A hora de agir é agora, para virar a página horripilante que estamos vivendo e construir um futuro imediato que mire o melhor para todas as pessoas deste país. Sabemos que sem participação popular esse movimento será pífio e que para convencer a população a aderir são necessários projetos e visões de construção do futuro que sejam exequíveis, estratégicos e alicerces de desenvolvimento.
Dentre os temas de política pública que precisamos construir, a centralidade do tema de formação de um país de leitores é cada vez mais evidente e se consolida no discurso do favorito nessas eleições, o ex-presidente Lula, que em seus pronunciamentos acolheu o tema “mais livros e menos armas”.
É um bom começo, mas o substantivo para a política pública do livro, da leitura, da literatura e das bibliotecas está em dois documentos muito similares e que têm objetivos e metas comuns: um deles foi o Manifesto do Comitê Livro, Leitura e Bibliotecas da campanha da candidatura Lula-Alckmin, entregue no último julho aos candidatos. O outro documento é a Carta aberta em defesa do livro, da leitura, da literatura e das bibliotecas, idealizada e escrita por inúmeros ativistas e composto por vários segmentos do setor. A Carta está disponível no site change.org para assinaturas e os convido para conhecê-la, assiná-la e difundi-la: https://www.change.org/p/carta-aberta-em-defesa-do-livro-da-leitura-da-literatura-e-das-bibliotecas.

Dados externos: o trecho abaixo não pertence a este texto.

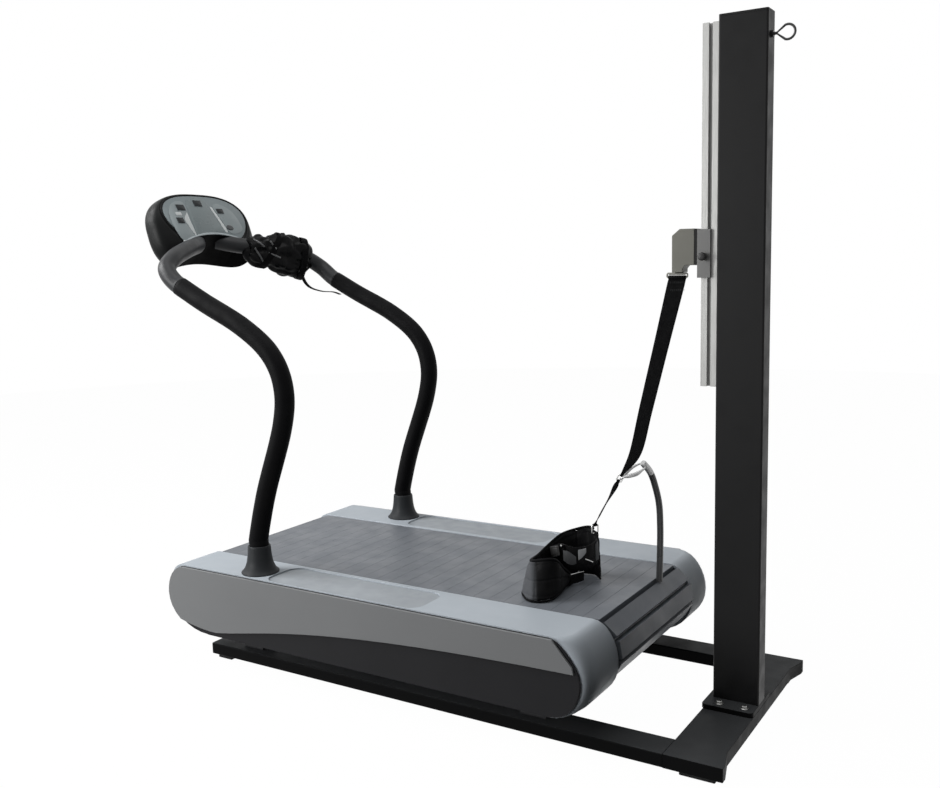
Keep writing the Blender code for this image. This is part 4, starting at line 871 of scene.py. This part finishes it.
for name, low, high, radius, thickness, edge in (
        ("light_bar", (-0.142, 0.077), (-0.114, 0.091), 0.004, 0.001, 0.0004),
        ("lip_glint", (-0.163, -0.033), (-0.14, -0.025), 0.003, 0.0006, 0.0003)):
    on_plate(name, rounded(low, high, radius, 4), MODULE_TOP, thickness, edge, LIGHT_BAR)
key = slab("key_cap", [on_face(u, v, -0.004) for u, v in key_oval(0)], face_normal, 0.01, 0.0022, KEY,
           "stop_button", 4)
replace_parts(key, "stop_key")

# Tower fittings: the plate that fills the strap eye's slot, and the clamp knob with its stem
keeper = rounded((0.7863, 1.2538), (0.8351, 1.2564), 0.0012, 4)
slab("eye_keeper", [(x, -0.0016, z) for x, z in keeper], (0, 1, 0), 0.0032, 0.0005, BRACKET, "carriage_body")
KNOB_PROFILE = metres([
    (0.4, 55.3), (7.2, 55.3), (9.2, 54.5), (10.6, 52.3), (11, 50.3), (11, 40.3), (10.4, 38.3), (9.5, 36.3),
    (6.8, 33.6), (6.5, 33.3), (3, 33.3), (3, 23.1), (0.4, 23.1)])
knob = lathe("clamp_knob_grip", KNOB_PROFILE, (RAIL_X - 0.0122, 0, CARRIAGE_HEIGHT - 0.008), (0, -1, 0), KNOB,
             "knob_body", 96, 40, lobes=12, depth=0.05)
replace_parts(knob, "clamp_knob")

# Junction ring and the tether strap between it and the strap eye
ring_up = Vector((0.5, 0, 0.8660254))
ring_bar = Vector((0.8660254, 0, -0.5))
ring_centre = behind(-0.119, 0, 0.33)
ring_flat = rounded((-0.008, -0.0105), (0.008, 0.0105), 0.003)
ring = sweep("junction_ring", [ring_centre + ring_bar * u + ring_up * v for u, v in ring_flat], RING_WIRE, CHROME,
             16, True)
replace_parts(ring, "strap_ring")
ring_top = ring_centre + ring_up * 0.0105
ring_low = ring_centre - ring_up * 0.0105
sewn = ring_bar * 0.0045
top_bar = Vector((0.8107, 0, 1.248))
strap_top = top_bar - UP * 0.0038
half_strap = Vector((0.0255, 0, 0))
run = ring_centre + Vector((0.041, 0, 0.05)) - strap_top
square = Vector((-run.z, 0, run.x)).normalized()
strap_edges = [pair(strap_top, half_strap)]
for share, reach in ((0.06, 0.025), (0.35, 0.0225), (0.7, 0.0205), (0.94, 0.018)):
    strap_edges.append(pair(strap_top + run * share, square * reach))
strap_end = ring_top + ring_up * 0.0032
strap_edges.append(pair(strap_end, sewn))
strap = web("tether_webbing", strap_edges, 0.0024, WEB, None, steps=14, columns=10)
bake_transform(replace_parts(strap, "tether_strap"))
sleeve("strap_loop_top", top_bar, half_strap, 0.0052, 0.0028, "carriage_body")
sleeve("strap_loop_low", ring_top, sewn, 0.0046, 0.0023)
for k, drop in enumerate((0.0085, 0.0115, 0.03, 0.033)):
    middle = strap_top + Vector((0, -0.0012, -drop))
    half_row = Vector((0.0225, 0, 0))
    stitches("strap_stitch_" + str(k), middle - half_row, middle + half_row, Vector((0, -1, 0)), "carriage_body")

# Lower tether from the ring to the buckle in the belt's rim, turning on its way
buckle_out = Vector((0.35, 0.937, 0)).normalized()
buckle_centre = behind(-0.2295, 0.0606, 0.1485)
buckle_flat = rounded((-0.0135, -0.0125), (0.0135, 0.0125), 0.004)
buckle_path = [buckle_centre + buckle_out * u + UP * v for u, v in buckle_flat]
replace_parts(sweep("belt_loop_buckle", buckle_path, RING_WIRE, CHROME, sides=16, closed=True), "belt_buckle")
buckle_top = buckle_centre + UP * 0.0125
tail_top = ring_low - ring_up * 0.0032
tail_end = buckle_top + UP * 0.0032
half_twist = Vector((0.248, -0.838, -0.486))
tail_edges = []
for share, reach, first, second in (
        (0, 0.0045, 0, 0), (0.12, 0.0075, 0.1, 0), (0.45, 0.008, 1, 0), (0.8, 0.008, 1, 0),
        (1, 0.007, 1, 1)):
    facing = ((ring_bar * (1 - first) + half_twist * first) * (1 - second) - buckle_out * second).normalized()
    tail_edges.append(pair(tail_top.lerp(tail_end, share), facing * reach))
tail = web("lower_tether", tail_edges, 0.0022, WEB)
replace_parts(tail, "tether_tail")
sleeve("tail_loop_top", ring_low, sewn, 0.0046, 0.0023)
sleeve("tail_loop_low", buckle_top, buckle_out * 0.0075, 0.0046, 0.0023)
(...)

Ambos os documentos expressam dois pontos que defendi aqui em colunas anteriores: a inadiável implantação da Lei 13.696/2018, que institui a Política Nacional de Leitura e Escrita/PNLE, instrumento de organização vertical e horizontal de restauração dos programas públicos de todo o setor por intermédio de um novo PNLL decenal; e a prioridade de investimentos nas bibliotecas de acesso público (públicas, escolares, comunitárias), hoje em franco processo de resistência para se manterem atuantes.
Que o amanhã se inicie neste 2 de outubro de 2022! Como se anuncia na Carta Aberta: “Comida no prato e livro na mão!”.